The reason these films are too long - and there's every reason the remaining films in the series will be just as long again - is that millions of children around the world have now read the Potter books, and every last one of them will have their own favourite moment. If it's a no-risk proposition to adapt for the screen the world's biggest-selling series of children's books, it's then even less of a risk to adapt everything those books contain. The executive's fear has to be: if you leave out one child's favourite bit, they won't come back for the remaining movies. That's why there's ultimately something a bit cowardly about Warner Bros' approach to the Potter films to date, and why we're back to Hermione turning into a cat again: the effect is intended as magical, but entails a bit too much pussy-footing around.
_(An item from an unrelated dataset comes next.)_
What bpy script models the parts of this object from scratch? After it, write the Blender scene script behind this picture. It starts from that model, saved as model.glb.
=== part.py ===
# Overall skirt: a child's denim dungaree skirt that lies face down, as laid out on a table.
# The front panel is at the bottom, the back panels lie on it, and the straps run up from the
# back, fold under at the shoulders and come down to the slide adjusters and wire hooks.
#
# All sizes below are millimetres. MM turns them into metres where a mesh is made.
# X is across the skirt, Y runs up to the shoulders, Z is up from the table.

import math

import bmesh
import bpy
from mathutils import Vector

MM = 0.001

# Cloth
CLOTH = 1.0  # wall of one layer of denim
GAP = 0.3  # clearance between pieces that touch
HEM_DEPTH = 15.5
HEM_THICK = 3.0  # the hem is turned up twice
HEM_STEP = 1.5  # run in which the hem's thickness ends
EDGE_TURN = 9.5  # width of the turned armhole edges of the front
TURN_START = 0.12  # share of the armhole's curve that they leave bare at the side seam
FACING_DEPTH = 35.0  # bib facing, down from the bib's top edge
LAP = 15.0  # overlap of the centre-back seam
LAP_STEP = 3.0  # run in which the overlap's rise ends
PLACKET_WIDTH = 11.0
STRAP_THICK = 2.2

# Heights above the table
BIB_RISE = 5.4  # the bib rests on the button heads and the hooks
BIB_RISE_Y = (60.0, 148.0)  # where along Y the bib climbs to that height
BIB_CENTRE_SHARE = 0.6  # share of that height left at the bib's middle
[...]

It'd be a hard heart that couldn't find something positive to say about such a handsomely mounted, lovingly produced and (risk be damned) comprehensive adaptation: as in Philosopher's Stone, the cast has been stocked in sufficient depth to keep adults interested, and the odd flash of true movie wizardry will doubtless keep youngsters enthralled. Just take them to a pantomime afterwards. If you can find one.

(December 2002)

[And yes, I can appreciate the irony of taking eight whole paragraphs to denounce a film for being too bloody long; blame the exuberance of youth.]